The easier trails had enough technical challenges to keep our resident Trail Snob happy without being too difficult for beginner riders. The aptly named Pinball trail is great (mind your ankles and derailleurs). Mo' Rocka is also great (not to mention brilliantly named). If you ride El Alto, don't wait until your legs are already blown--there are many step ups, steep switchbacks, and drops. It's good, but difficult.

Trail systems like this are great for large groups or for riders of varying skill levels. It's easy to split up for a little bit, easy to opt into--our out of--gnarly lines, easy to drink a beer by the lake and then head out for another loop. It's pretty and pleasant and fun, and though the park doesn't offer a ton of mileage, it's easy to link up trails in different directions and the technical challenges would keep you entertained for multiple laps.

On Sunday we made the mistake of riding the trails on the park's east side. Middle Kingdom was fun, but the trails beyond that were not.
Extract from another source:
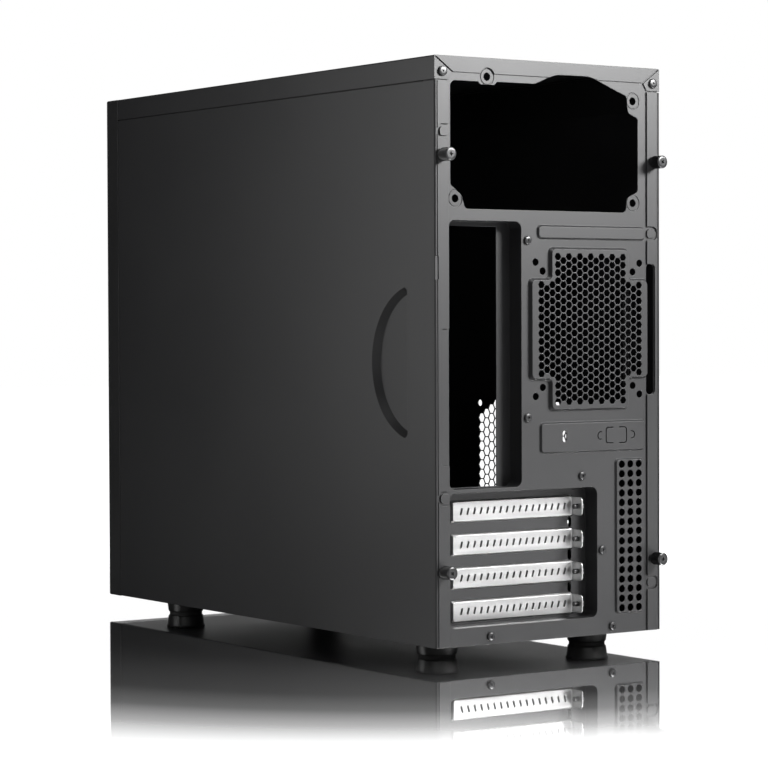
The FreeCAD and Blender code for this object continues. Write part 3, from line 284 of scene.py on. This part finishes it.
def looseObject(name, bm):
    mesh = bpy.data.meshes.new(name)
    bm.to_mesh(mesh)
    bm.free()
    obj = bpy.data.objects.new(name, mesh)
    scene.collection.objects.link(obj)
    return obj


def cutAway(bm, tool):
    # takes the tool's shape out of the solid
    solid, cutter = looseObject("solid", bm), looseObject("cutter", tool)
    boolean = solid.modifiers.new("cut", "BOOLEAN")
    boolean.operation = "DIFFERENCE"
    boolean.solver = "EXACT"
    boolean.object = cutter
    evaluated = solid.evaluated_get(bpy.context.evaluated_depsgraph_get())
    result = bmesh.new()
    result.from_mesh(evaluated.to_mesh())
    evaluated.to_mesh_clear()
    for obj in (solid, cutter):
        bpy.data.meshes.remove(obj.data)
    return result


def cutCross(bm, look, turn, height):
    # a driver's cross recess round the axis: two tapering wings, one after the other
    for quarter in (0, 90):
        about = Matrix.Rotation(math.radians(turn + quarter), 3, "Y")
        wing = bmesh.new()
        made = bmesh.ops.create_cube(wing, size=1.0)["verts"]
        bmesh.ops.scale(wing, verts=made, vec=(look["reach"] * 2, look["depth"] * 2, look["wing"]))
        bmesh.ops.scale(wing, verts=[v for v in made if v.co.y < 0], vec=(0.35, 1, 0.7))
        bmesh.ops.rotate(wing, verts=made, cent=(0, 0, 0), matrix=about)
        bmesh.ops.translate(wing, verts=made, vec=(0, height, 0))
        bm = cutAway(bm, wing)
    return bm


thumbscrewLook = {"collarRadius": 0.0032, "collar": 0.0010, "headLength": 0.0094, "chamfer": 0.00045,
                  "shankRadius": 0.0017, "shankChamfer": 0.0003, "shankTip": 0.0004, "faceRadius": 0.0024,
                  "knurlInset": 0.00032, "knurlEnd": 0.0012, "steps": 96,
                  "cross": {"reach": 0.0019, "depth": 0.0013, "wing": 0.00085}}


def thumbscrew(node, name, turn):
    look = thumbscrewLook
    low, high, middle = boxSpan(node)
    radius = (high.x - low.x) / 2
    length = high.y - low.y
    seat = length - look["headLength"]
    ring, shank, collar = look["chamfer"], look["shankRadius"], look["collarRadius"]
    base = seat + look["collar"]
    band = (base + look["knurlEnd"], length - look["knurlEnd"])
    head = spunSolid([(0, 0), (shank - look["shankChamfer"], 0), (shank, look["shankTip"]), (shank, seat),
                      (collar, seat), (collar, base), (radius - ring, base), (radius, base + ring),
                      (radius, band[0]), (radius, band[1]), (radius, length - ring), (radius - ring, length),
                      (look["faceRadius"], length), (0, length)], look["steps"])
    inset = 1 - look["knurlInset"] / radius
    for v in head.verts:
        around = math.degrees(math.atan2(v.co.z, v.co.x)) % 360
        inBand = band[0] - 0.0001 < v.co.y < band[1] + 0.0001
        if inBand and round(around / (360 / look["steps"])) % 2 == 0:
            v.co.x *= inset
            v.co.z *= inset
    head = cutCross(head, look["cross"], turn, length)
    bmesh.ops.translate(head, verts=head.verts, vec=(middle.x, low.y, middle.z))
    finishPiece(name, head, node)


for side, label, more in (("right", "Tray", 0), ("left", "Vent", 51)):
    for level, turn in (("upper", 4), ("lower", 38)):
        thumbscrew(f"thumbscrew_{side}_{level}", f"thumbscrew{label}{level.capitalize()}", turn + more)


panHeadLook = {"radius": 0.0027, "rise": 0.0015, "steps": 40, "shank": 0.00145, "shankLength": 0.004,
               "cross": {"reach": 0.00135, "depth": 0.0009, "wing": 0.0006}}


def panHead(look, turn):
    # seat at y = 0, head towards +Y
    rise, radius = look["rise"], look["radius"]
    tip, shank = -look["shankLength"], look["shank"]
    bm = spunSolid([(0, tip), (shank, tip), (shank, 0), (radius * 0.96, 0), (radius, 0.00012),
                    (radius, rise * 0.45), (radius * 0.93, rise * 0.8), (radius * 0.75, rise * 0.96),
                    (radius * 0.4, rise), (0, rise)], look["steps"])
    return cutCross(bm, look["cross"], turn, rise)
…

It didn't help that we spent some time waiting out a lightning storm and fixing flats, but the trails were a mix of (according to our Trail Snob) boring, flowy bologna and hike-a-bike.

"Possibly the worst trail ever."  --Trail Snob

"Possibly the worst trail ever."  --Trail Snob

After the ride we spent some time drinking beer by the lake. Doing nothing with a bunch of good people in a scenic place isn't something I schedule time for, but every time it happens it's obvious that I should do it more often. Had it not hailed, we might still be sitting there.

There are countless trails and campsites within two and a half hours of Denver, and there are other destinations I might choose first. However, there are plenty of times when there's snow or lightning in the high country and Wyoming is clear. On those days I'll gladly head north. After I read a traffic report.